Of course, fears of Japan's rise calmed over time and now it's an ally. Instead it's China that is the US's fiercest corporate competitor. This week Trump welcomed Japan's prime minster into the Oval Office as one of his first foreign visitors.
But Donald Trump's governing philosophy is still the same as when he was a young real estate developer. He still believes just as strongly in tariffs as a tool to pressure other countries to open their markets and reduce trade deficits.
"He just says this all the time to anybody who will listen whenever anybody asks, and that's been true for 40 years. And in fairness to him, you know that is a very natural way to view international commerce," said Michael Strain, an economist with the conservative American Enterprise Institute.
He says students often share Trump's intuitive thinking about the economy, and one of the big challenges that professors face is convincing them that their understanding is wrong.
Mr Strain says despite Trump's hold on the party, with a stance that has upended decades of Republican embrace of free trade, he doesn't think he's convinced sceptical lawmakers, business leaders and economists.
The sticking points remain that his views that foreign imports are bad, that the size of the trade deficit is a useful measure of policy success or that the ideal state for the US economy is to only import goods that cannot physically be made in the US.
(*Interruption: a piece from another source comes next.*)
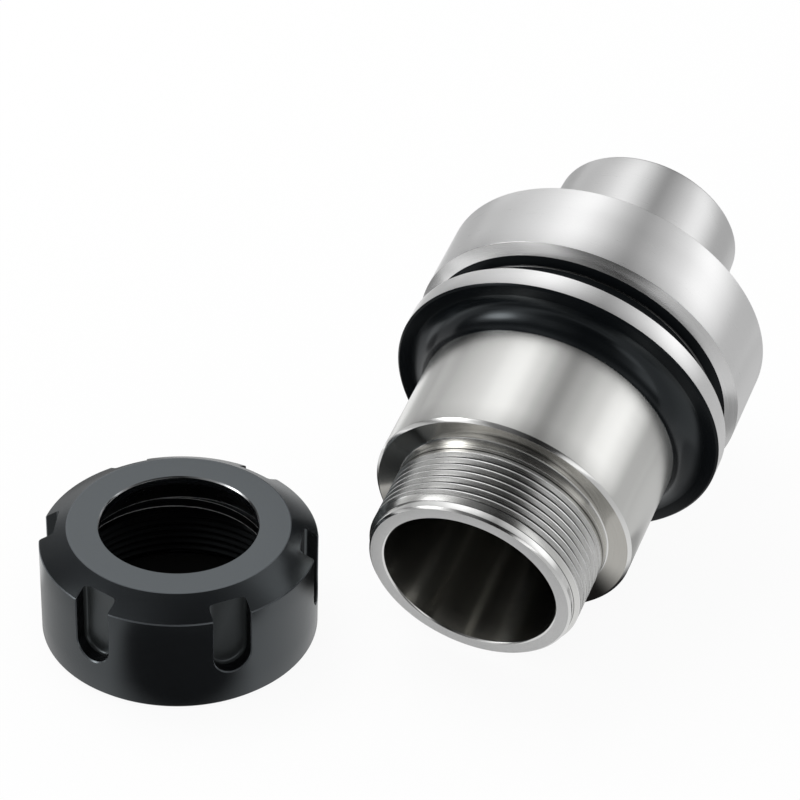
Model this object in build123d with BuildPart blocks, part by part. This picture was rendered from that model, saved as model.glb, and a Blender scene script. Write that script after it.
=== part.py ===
from build123d import *
import os
from math import atan2, cos, degrees, radians, sin, tan

# Collet chuck holder: the chuck body lies on its side, the clamping nut stands beside it.
# Sizes are in millimetres and degrees. Places along the chuck body are measured from the
# gauge face, the flange face that seats on the spindle, and grow towards the collet end.

# Hollow taper shank
shank_length = 25.0
taper_gauge_diameter = 38.009
taper_gauge_setback = 5.0
taper_ratio = 9.98
shank_end_chamfer = 1.6
relief_width = 1.6
relief_depth = 0.4
face_relief_depth = 0.25
face_seat_clearance = 0.6

# Drawbar cavity inside the shank
drawbar_mouth_diameter = 26.0
drawbar_mouth_chamfer = 1.2
drawbar_shoulder_setback = 14.13
drawbar_shoulder_angle = 30.0
drawbar_cavity_diameter = 32.0
drawbar_cavity_floor = 3.0
drawbar_cavity_corner = 1.0
passage_diameter = 16.0

# Gripper flange with its V groove
flange_diameter = 63.0
flange_width = 26.0
flange_edge_chamfer = 0.4
groove_centre = 18.3
groove_rim_width = 7.0
groove_angle = 60.0
groove_depth = 4.0
groove_root_radius = 0.4
front_ring_width = 2.2

# Neck and threaded nose
neck_diameter = 49.0
shoulder_place = 53.0
neck_edge_chamfer = 0.6
thread_major_diameter = 40.0
shoulder_root_fillet = 0.3
nose_length = 16.0
thread_height = 0.81
pilot_clearance = 0.04
pilot_length = 3.0
thread_end_angle = 45.0
nose_edge_chamfer = 0.4

# Collet socket inside the nose
socket_mouth_diameter = 32.6
socket_half_angle = 8.0
socket_taper_length = 33.0
socket_mouth_chamfer = 0.25
socket_depth = 46.0
drill_point_half_angle = 59.0

# Clamping nut, measured down from its front face
nut_height = 22.0
nut_base_chamfer = 0.8
nut_cone_width = 5.0
nut_cone_drop = 3.2
nut_hole_diameter = 28.4
nut_hole_depth = 1.5
nut_hole_chamfer = 0.3
seat_half_angle = 30.0
seat_large_diameter = 34.8
extraction_lip_thickness = 2.0
extraction_lip_offset = 1.2
extraction_lip_heading = 210.0
thread_relief_width = 2.0
thread_relief_clearance = 0.3
slot_count = 6
slot_width = 7.0
slot_depth = 2.9
slot_wall = 1.8
slot_bottom_height = 6.8
slot_corner_radius = 0.6
slot_heading = 18.2

# Where the nut stands, from the centre of the gauge face
nut_offset_x = -52.2
nut_offset_y = -75.8

flange_radius = flange_diameter / 2
neck_radius = neck_diameter / 2
nose_radius = thread_major_diameter / 2
thread_minor_radius = nose_radius - thread_height
pilot_radius = thread_minor_radius - pilot_clearance
thread_relief_radius = nose_radius + thread_relief_clearance
flange_root_fillet = flange_radius - flange_edge_chamfer - front_ring_width - neck_radius
slot_floor_radius = thread_relief_radius + slot_wall
nut_radius = slot_floor_radius + slot_depth
nut_face_radius = nut_radius - nut_cone_width
nut_hole_radius = nut_hole_diameter / 2
seat_large_radius = seat_large_diameter / 2


def taper_radius(place):
    """Radius of the shank's taper at a place along the chuck body."""
    return taper_gauge_diameter / 2 + (place + taper_gauge_setback) / (2 * taper_ratio)


# The body lies on two edges, the flange's front rim and the neck's front edge,
# so its axis dips towards the collet end by the angle of the line through them.
rim_contact = flange_width - flange_edge_chamfer
neck_contact = shoulder_place - neck_edge_chamfer
dip = atan2(flange_radius - neck_radius, neck_contact - rim_contact)
gauge_height = flange_radius * cos(dip) + rim_contact * sin(dip)

# The row's origin is on the floor, under the middle of the whole set.
shank_end_radius = taper_radius(-shank_length)
rear_reach = shank_length * cos(dip) + (shank_end_radius - shank_end_chamfer) * sin(dip)
set_centre_x = (flange_radius + nut_offset_x - nut_radius) / 2
set_centre_y = (rear_reach + nut_offset_y - nut_radius) / 2
gauge_point = (-set_centre_x, -set_centre_y, gauge_height)
nut_base_point = (nut_offset_x - set_centre_x, nut_offset_y - set_centre_y, 0)

# Section planes: x runs along the turned axis, y is the radius.
body_plane = Plane(origin=gauge_point, x_dir=(0, -cos(dip), -sin(dip)), z_dir=(-1, 0, 0))
nut_plane = Plane(origin=nut_base_point, x_dir=(0, 0, 1), z_dir=(0, 1, 0))
nut_upright = Plane(origin=nut_base_point)
body_axis = Axis(body_plane.origin, body_plane.x_dir)
nut_axis = Axis(nut_plane.origin, nut_plane.x_dir)

# Chuck body: outside profile. The undercut at the shank's root runs into the gauge face
# too, so that the spindle's face seats clear of the taper.
groove_flank = groove_depth * tan(radians(groove_angle / 2))
groove_root_radial = flange_radius - groove_depth
groove_rear = groove_centre - groove_rim_width / 2
groove_front = groove_centre + groove_rim_width / 2
nose_face = shoulder_place + nose_length
thread_end = nose_face - pilot_length
thread_end_run = (nose_radius - pilot_radius) / tan(radians(thread_end_angle))
shank_corner = shank_end_chamfer - shank_length
relief_radius = taper_radius(-relief_width) - relief_depth
face_seat_radius = taper_radius(-relief_width) + face_seat_clearance
outside_points = [
    (-shank_length, 0),
    (-shank_length, shank_end_radius - shank_end_chamfer),
    (shank_corner, taper_radius(shank_corner)),
    (-relief_width, taper_radius(-relief_width)),
    (relief_depth - relief_width, relief_radius),
    (face_relief_depth, relief_radius),
    (face_relief_depth, face_seat_radius - face_relief_depth),
    (0, face_seat_radius),
    (0, flange_radius - flange_edge_chamfer),
    (flange_edge_chamfer, flange_radius),
    (groove_rear, flange_radius),
    (groove_rear + groove_flank, groove_root_radial),
    (groove_front - groove_flank, groove_root_radial),
    (groove_front, flange_radius),
    (rim_contact, flange_radius),
    (flange_width, flange_radius - flange_edge_chamfer),
    (flange_width, neck_radius),
    (neck_contact, neck_radius),
    (shoulder_place, neck_radius - neck_edge_chamfer),
    (shoulder_place, nose_radius),
    (thread_end - thread_end_run, nose_radius),
    (thread_end, pilot_radius),
    (nose_face - nose_edge_chamfer, pilot_radius),
    (nose_face, pilot_radius - nose_edge_chamfer),
    (nose_face, 0),
]

# Chuck body: hollow profile, from the drawbar mouth through to the collet mouth
drawbar_mouth_radius = drawbar_mouth_diameter / 2
drawbar_cavity_radius = drawbar_cavity_diameter / 2
drawbar_cavity_rise = drawbar_cavity_radius - drawbar_mouth_radius
drawbar_cavity_start = drawbar_cavity_rise / tan(radians(drawbar_shoulder_angle)) - drawbar_shoulder_setback
passage_radius = passage_diameter / 2
socket_mouth_radius = socket_mouth_diameter / 2
socket_end = nose_face - socket_taper_length
socket_end_radius = socket_mouth_radius - socket_taper_length * tan(radians(socket_half_angle))
drill_point_start = nose_face - socket_depth
drill_point_length = (socket_end_radius - passage_radius) / tan(radians(drill_point_half_angle))
socket_lip_radius = socket_mouth_radius - socket_mouth_chamfer * tan(radians(socket_half_angle))
hollow_points = [
    (-shank_length, 0),
    (-shank_length, drawbar_mouth_radius + drawbar_mouth_chamfer),
    (drawbar_mouth_chamfer - shank_length, drawbar_mouth_radius),
    (-drawbar_shoulder_setback, drawbar_mouth_radius),
    (drawbar_cavity_start, drawbar_cavity_radius),
    (drawbar_cavity_floor, drawbar_cavity_radius),
    (drawbar_cavity_floor, passage_radius),
    (drill_point_start - drill_point_length, passage_radius),
    (drill_point_start, socket_end_radius),
    (socket_end, socket_end_radius),
    (nose_face - socket_mouth_chamfer, socket_lip_radius),
    (nose_face, socket_mouth_radius + socket_mouth_chamfer),
    (nose_face, 0),
]

with BuildPart() as chuck_body:
    with BuildSketch(body_plane) as body_section:
        with BuildLine():
            Polyline(*outside_points, close=True)
        make_face()
        corners = body_section.vertices()
        flange_root = corners.sort_by_distance((flange_width, neck_radius))[0]
        shoulder_root = corners.sort_by_distance((shoulder_place, nose_radius))[0]
        groove_roots = corners.sort_by_distance((groove_centre, groove_root_radial))[0:2]
        fillet(flange_root, radius=flange_root_fillet)
        fillet(shoulder_root, radius=shoulder_root_fillet)
        fillet(groove_roots, radius=groove_root_radius)
    revolve(axis=body_axis)
    with BuildSketch(body_plane) as hollow_section:
        with BuildLine():
            Polyline(*hollow_points, close=True)
        make_face()
        cavity_corner_point = (drawbar_cavity_floor, drawbar_cavity_radius)
        cavity_corner = hollow_section.vertices().sort_by_distance(cavity_corner_point)[0]
        fillet(cavity_corner, radius=drawbar_cavity_corner)
    revolve(axis=body_axis, mode=Mode.SUBTRACT)
chuck_body.part.label = "chuck_body"

# Wrench slot cutter: a round-ended slot seen from outside, with rounded inner corners.
# Its x axis is the slot's outward direction, and it starts at the slot's floor.
slot_end_height = slot_bottom_height + slot_width / 2
slot_run_out = nut_height - slot_end_height + slot_width
slot_plane = Plane(origin=(slot_floor_radius, 0, slot_end_height), x_dir=(0, 1, 0), z_dir=(1, 0, 0))
with BuildPart() as slot_cutter:
    with BuildSketch(slot_plane):
        Circle(slot_width / 2)
        with Locations((0, slot_run_out / 2)):
            Rectangle(slot_width, slot_run_out)
    extrude(amount=2 * slot_depth)
    fillet(slot_cutter.faces().sort_by(Axis.X)[0].edges(), radius=slot_corner_radius)

# Clamping nut, turned about its own axis with its front face up
seat_length = (seat_large_radius - nut_hole_radius) / tan(radians(seat_half_angle))
seat_end = nut_height - nut_hole_depth - seat_length
lip_end = seat_end - extraction_lip_thickness
thread_entry_chamfer = thread_relief_radius - thread_minor_radius
nut_outside_points = [
    (0, 0),
    (0, nut_radius - nut_base_chamfer),
    (nut_base_chamfer, nut_radius),
    (nut_height - nut_cone_drop, nut_radius),
    (nut_height, nut_face_radius),
    (nut_height, 0),
]
nut_hollow_points = [
    (0, 0),
    (0, thread_relief_radius),
    (thread_entry_chamfer, thread_minor_radius),
    (lip_end - thread_relief_width, thread_minor_radius),
    (lip_end - thread_relief_width, thread_relief_radius),
    (lip_end, thread_relief_radius),
    (lip_end, nut_hole_radius),
    (seat_end, nut_hole_radius),
    (seat_end, seat_large_radius),
    (nut_height - nut_hole_depth, nut_hole_radius),
    (nut_height - nut_hole_chamfer, nut_hole_radius),
    (nut_height, nut_hole_radius + nut_hole_chamfer),
    (nut_height, 0),
]
lip_shift_x = extraction_lip_offset * cos(radians(extraction_lip_heading))
lip_shift_y = extraction_lip_offset * sin(radians(extraction_lip_heading))

with BuildPart() as clamping_nut:
    with BuildSketch(nut_plane):
        with BuildLine():
            Polyline(*nut_outside_points, close=True)
        make_face()
        with BuildLine():
            Polyline(*nut_hollow_points, close=True)
        make_face(mode=Mode.SUBTRACT)
    revolve(axis=nut_axis)
    # The extraction lip is bored off centre, so it grips the collet's groove on one side.
    with BuildSketch(nut_upright.offset(lip_end)):
        with Locations((lip_shift_x, lip_shift_y)):
            Circle(seat_large_radius)
    extrude(amount=extraction_lip_thickness, mode=Mode.SUBTRACT)
    with Locations(nut_upright):
        with PolarLocations(0, slot_count, start_angle=slot_heading):
            add(slot_cutter.part, mode=Mode.SUBTRACT)
clamping_nut.part.label = "clamping_nut"

os.makedirs("parts", exist_ok=True)
export_step(chuck_body.part, "parts/chuck_body.step")
export_step(clamping_nut.part, "parts/clamping_nut.step")
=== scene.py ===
from math import atan2, cos, floor, pi, radians, sin, sqrt, tan

import bmesh
import bpy
from mathutils import Matrix, Vector


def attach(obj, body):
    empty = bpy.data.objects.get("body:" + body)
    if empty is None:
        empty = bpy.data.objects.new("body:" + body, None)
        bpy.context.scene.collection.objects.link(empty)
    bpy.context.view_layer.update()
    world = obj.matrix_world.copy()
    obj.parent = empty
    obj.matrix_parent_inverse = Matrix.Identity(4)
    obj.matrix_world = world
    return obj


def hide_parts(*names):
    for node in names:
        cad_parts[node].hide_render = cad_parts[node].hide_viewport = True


# Collet chuck holder: the chuck body lies on its side and the clamping nut stands beside it.
# Sizes are in millimetres and degrees, as in the part's source. Turned.point() makes them metres.
# Places along the chuck body are measured from the gauge face, the flange face that seats on the
# spindle, and grow towards the collet end. Heights on the nut are measured up from the floor.

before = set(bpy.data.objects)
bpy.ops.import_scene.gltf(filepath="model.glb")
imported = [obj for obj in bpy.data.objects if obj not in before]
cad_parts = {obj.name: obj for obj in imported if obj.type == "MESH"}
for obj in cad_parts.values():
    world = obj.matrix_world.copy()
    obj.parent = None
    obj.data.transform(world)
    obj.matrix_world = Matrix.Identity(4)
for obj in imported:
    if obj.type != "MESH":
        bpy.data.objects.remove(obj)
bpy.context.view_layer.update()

MM = 0.001
BODY_SEGMENTS = 384
NUT_SEGMENTS = 288
LONGEST_STEP = 4.0
CORNER_STEPS = 3
SHARP_ANGLE = 28.0
# The v direction of the UV map is 1 per this length of profile.
UV_LENGTH = 100.0
THREAD_ROW_V = 0.2
# Two places along a thread that are nearer than this are the same.
CLOSE = 1e-6

# Hollow taper shank
SHANK_LENGTH = 25.0
TAPER_GAUGE_DIAMETER = 38.009
TAPER_GAUGE_SETBACK = 5.0
TAPER_RATIO = 9.98
SHANK_END_CHAMFER = 1.6
RELIEF_WIDTH = 1.6
RELIEF_DEPTH = 0.4
FACE_RELIEF_DEPTH = 0.25
FACE_SEAT_CLEARANCE = 0.6

# Drawbar cavity inside the shank
DRAWBAR_MOUTH_RADIUS = 13.0
DRAWBAR_MOUTH_CHAMFER = 1.2
DRAWBAR_SHOULDER_SETBACK = 14.13
DRAWBAR_SHOULDER_ANGLE = 30.0
DRAWBAR_CAVITY_RADIUS = 16.0
DRAWBAR_CAVITY_FLOOR = 3.0
PASSAGE_RADIUS = 8.0

# Gripper flange with its V groove. The outer part of the groove's flanks is bare steel.
FLANGE_RADIUS = 31.5
FLANGE_WIDTH = 26.0
FLANGE_EDGE_CHAMFER = 0.4
FLANGE_ROOT_FILLET = 4.4
FILLET_STEPS = 14
GROOVE_REAR = 14.8
GROOVE_FRONT = 21.8
GROOVE_HALF_ANGLE = 30.0
GROOVE_DEPTH = 4.0
BARE_FLANK_DEPTH = 2.2
# How deep the grey band at the groove's rear root corner starts. The band is a painted highlight.
GROOVE_HIGHLIGHT_DEPTH = 3.75

# Neck and threaded nose
NECK_RADIUS = 24.5
NECK_EDGE_CHAMFER = 0.6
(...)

Mr Strain believes threats to increase tariffs on US allies could reduce business investment and weaken international alliances.
Joseph LaVorgna, a chief economist of the National Economic Council during Trump's first term, believes there's been too narrow a focus on tariffs and not enough of an attempt to understand the big picture of what Trump is trying to accomplish.
He says the president wants to galvanise domestic industry, in particular high-tech manufacturing.
The administration, he explains, feels they can encourage more corporations to come to the US using tariffs, combined with deregulation, cheaper energy and lower corporate taxes, if enacted by Congress.
"I think that President Trump understands something which is very important, being a businessman and being transactional, and that is free trade is great in theory but in the real world you need to have fair trade and that's a level playing field."
He is betting Donald Trump is right. Few Republicans have publicly opposed the president as he demands loyalty to his agenda.
Still, some who have remained silent understand that their constituents could be impacted by rising prices, and are hoping they can convince Trump not to follow through with his beloved tariffs.